(3D code data)
:::

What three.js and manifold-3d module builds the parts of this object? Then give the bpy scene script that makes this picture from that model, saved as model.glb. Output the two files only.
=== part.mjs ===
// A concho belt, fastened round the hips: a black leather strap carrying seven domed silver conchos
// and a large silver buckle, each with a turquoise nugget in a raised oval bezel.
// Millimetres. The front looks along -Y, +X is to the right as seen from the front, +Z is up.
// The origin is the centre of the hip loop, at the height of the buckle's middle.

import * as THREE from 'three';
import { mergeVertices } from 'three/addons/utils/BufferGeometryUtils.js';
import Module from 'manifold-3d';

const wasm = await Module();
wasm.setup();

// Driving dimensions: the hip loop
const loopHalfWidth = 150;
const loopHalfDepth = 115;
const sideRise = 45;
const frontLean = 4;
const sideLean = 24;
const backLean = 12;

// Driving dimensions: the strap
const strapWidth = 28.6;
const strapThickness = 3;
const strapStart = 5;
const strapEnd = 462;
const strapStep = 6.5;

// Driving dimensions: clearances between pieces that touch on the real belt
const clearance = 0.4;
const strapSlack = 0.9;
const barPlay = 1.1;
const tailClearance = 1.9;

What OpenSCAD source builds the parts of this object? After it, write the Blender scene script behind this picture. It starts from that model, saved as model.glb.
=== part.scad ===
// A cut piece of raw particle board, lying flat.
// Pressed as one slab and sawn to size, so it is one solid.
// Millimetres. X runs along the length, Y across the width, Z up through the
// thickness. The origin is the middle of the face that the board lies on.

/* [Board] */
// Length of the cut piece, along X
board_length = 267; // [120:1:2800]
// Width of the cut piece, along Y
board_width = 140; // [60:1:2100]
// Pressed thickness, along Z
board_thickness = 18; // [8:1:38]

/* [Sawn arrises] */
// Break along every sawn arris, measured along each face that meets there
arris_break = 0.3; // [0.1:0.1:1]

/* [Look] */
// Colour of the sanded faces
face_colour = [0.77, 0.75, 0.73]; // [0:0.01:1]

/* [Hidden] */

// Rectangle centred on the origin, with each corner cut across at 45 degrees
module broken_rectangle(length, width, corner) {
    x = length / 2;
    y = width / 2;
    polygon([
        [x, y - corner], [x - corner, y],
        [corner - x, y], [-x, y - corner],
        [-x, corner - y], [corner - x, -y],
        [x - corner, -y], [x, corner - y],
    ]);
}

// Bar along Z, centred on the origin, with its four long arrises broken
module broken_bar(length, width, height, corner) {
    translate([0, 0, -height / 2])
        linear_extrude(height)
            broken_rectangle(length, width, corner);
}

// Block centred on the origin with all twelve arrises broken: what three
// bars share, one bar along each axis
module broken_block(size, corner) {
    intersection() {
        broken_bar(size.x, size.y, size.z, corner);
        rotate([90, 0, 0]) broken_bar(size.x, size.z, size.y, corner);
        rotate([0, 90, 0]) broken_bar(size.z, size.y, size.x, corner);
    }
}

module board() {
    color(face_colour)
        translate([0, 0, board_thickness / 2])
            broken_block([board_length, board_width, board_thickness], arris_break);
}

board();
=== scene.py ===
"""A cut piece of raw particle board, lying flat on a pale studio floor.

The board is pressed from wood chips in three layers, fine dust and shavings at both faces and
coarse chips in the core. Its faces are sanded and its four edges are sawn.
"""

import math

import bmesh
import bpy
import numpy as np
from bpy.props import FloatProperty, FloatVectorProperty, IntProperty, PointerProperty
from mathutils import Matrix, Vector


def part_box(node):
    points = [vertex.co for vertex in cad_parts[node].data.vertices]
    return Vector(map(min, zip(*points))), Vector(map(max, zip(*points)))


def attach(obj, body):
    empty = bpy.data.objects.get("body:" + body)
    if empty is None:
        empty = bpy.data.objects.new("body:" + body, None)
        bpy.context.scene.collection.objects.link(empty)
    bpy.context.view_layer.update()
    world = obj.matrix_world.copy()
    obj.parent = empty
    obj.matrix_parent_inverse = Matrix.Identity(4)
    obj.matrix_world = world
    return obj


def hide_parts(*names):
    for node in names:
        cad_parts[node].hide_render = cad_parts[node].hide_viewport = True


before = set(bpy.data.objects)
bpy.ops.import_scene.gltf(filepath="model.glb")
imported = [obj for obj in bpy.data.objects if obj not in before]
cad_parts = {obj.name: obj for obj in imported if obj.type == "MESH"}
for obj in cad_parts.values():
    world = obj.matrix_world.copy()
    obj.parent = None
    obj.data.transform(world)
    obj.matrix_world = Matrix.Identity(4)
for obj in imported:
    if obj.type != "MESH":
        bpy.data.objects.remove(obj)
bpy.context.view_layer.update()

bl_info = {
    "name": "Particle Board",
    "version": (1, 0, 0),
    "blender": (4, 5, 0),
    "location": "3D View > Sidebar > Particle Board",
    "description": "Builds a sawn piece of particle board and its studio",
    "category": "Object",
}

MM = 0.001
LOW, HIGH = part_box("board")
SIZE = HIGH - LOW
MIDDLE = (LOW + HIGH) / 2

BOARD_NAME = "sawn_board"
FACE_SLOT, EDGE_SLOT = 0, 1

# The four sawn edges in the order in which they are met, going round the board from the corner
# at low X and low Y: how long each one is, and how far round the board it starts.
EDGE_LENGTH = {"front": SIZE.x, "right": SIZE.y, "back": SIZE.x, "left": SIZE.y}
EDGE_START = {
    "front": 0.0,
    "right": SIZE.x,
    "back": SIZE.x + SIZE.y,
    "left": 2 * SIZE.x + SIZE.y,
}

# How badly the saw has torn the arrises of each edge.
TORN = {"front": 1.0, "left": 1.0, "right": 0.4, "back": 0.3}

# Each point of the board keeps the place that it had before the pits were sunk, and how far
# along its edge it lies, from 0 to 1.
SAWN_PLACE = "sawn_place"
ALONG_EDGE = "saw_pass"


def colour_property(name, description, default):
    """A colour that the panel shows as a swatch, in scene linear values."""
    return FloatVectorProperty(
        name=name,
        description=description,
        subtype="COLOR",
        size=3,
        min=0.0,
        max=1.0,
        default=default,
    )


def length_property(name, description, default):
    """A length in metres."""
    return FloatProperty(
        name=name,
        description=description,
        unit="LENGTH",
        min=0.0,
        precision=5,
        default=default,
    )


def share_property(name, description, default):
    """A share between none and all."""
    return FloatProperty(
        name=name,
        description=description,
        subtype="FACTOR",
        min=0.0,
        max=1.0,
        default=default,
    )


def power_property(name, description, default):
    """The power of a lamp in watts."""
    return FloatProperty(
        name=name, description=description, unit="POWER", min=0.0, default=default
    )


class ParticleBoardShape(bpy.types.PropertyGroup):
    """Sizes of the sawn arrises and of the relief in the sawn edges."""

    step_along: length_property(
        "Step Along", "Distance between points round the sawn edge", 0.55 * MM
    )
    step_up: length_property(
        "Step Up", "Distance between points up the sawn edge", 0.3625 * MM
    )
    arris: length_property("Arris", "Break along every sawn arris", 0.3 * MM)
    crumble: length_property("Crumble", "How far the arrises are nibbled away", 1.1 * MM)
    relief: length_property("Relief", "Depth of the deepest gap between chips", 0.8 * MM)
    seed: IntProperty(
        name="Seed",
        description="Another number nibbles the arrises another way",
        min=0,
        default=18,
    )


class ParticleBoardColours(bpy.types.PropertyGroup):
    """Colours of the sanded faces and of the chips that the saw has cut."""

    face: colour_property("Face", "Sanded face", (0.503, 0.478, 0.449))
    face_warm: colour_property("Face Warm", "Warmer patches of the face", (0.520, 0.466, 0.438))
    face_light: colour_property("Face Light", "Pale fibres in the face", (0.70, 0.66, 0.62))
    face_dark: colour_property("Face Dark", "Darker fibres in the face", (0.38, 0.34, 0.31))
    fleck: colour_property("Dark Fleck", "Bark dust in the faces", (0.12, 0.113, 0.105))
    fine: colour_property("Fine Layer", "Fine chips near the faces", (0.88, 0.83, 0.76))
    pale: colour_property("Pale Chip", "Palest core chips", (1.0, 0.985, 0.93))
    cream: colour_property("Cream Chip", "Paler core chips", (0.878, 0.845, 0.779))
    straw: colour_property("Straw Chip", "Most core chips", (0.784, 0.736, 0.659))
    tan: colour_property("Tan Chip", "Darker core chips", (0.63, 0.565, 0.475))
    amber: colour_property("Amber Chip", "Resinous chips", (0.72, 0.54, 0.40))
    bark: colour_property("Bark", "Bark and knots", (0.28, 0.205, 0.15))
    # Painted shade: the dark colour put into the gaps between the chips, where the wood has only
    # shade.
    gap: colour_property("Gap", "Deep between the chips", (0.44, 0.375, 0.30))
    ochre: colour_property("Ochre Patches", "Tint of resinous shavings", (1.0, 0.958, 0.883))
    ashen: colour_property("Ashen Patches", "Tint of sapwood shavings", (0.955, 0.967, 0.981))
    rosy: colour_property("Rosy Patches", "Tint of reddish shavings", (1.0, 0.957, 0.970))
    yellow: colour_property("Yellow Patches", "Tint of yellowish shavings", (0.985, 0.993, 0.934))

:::

__WHAT YOU HAVE TO DO__.
Everything from the line containing "from mathutils import Matrix, Vector" down to the line containing "FACE_SLOT, EDGE_SLOT = 0, 1" should be repeated exactly, with both end lines kept and no other lines added.

__FULL ANSWER__.
from mathutils import Matrix, Vector


def part_box(node):
    points = [vertex.co for vertex in cad_parts[node].data.vertices]
    return Vector(map(min, zip(*points))), Vector(map(max, zip(*points)))


def attach(obj, body):
    empty = bpy.data.objects.get("body:" + body)
    if empty is None:
        empty = bpy.data.objects.new("body:" + body, None)
        bpy.context.scene.collection.objects.link(empty)
    bpy.context.view_layer.update()
    world = obj.matrix_world.copy()
    obj.parent = empty
    obj.matrix_parent_inverse = Matrix.Identity(4)
    obj.matrix_world = world
    return obj


def hide_parts(*names):
    for node in names:
        cad_parts[node].hide_render = cad_parts[node].hide_viewport = True


before = set(bpy.data.objects)
bpy.ops.import_scene.gltf(filepath="model.glb")
imported = [obj for obj in bpy.data.objects if obj not in before]
cad_parts = {obj.name: obj for obj in imported if obj.type == "MESH"}
for obj in cad_parts.values():
    world = obj.matrix_world.copy()
    obj.parent = None
    obj.data.transform(world)
    obj.matrix_world = Matrix.Identity(4)
for obj in imported:
    if obj.type != "MESH":
        bpy.data.objects.remove(obj)
bpy.context.view_layer.update()

bl_info = {
    "name": "Particle Board",
    "version": (1, 0, 0),
    "blender": (4, 5, 0),
    "location": "3D View > Sidebar > Particle Board",
    "description": "Builds a sawn piece of particle board and its studio",
    "category": "Object",
}

MM = 0.001
LOW, HIGH = part_box("board")
SIZE = HIGH - LOW
MIDDLE = (LOW + HIGH) / 2

BOARD_NAME = "sawn_board"
FACE_SLOT, EDGE_SLOT = 0, 1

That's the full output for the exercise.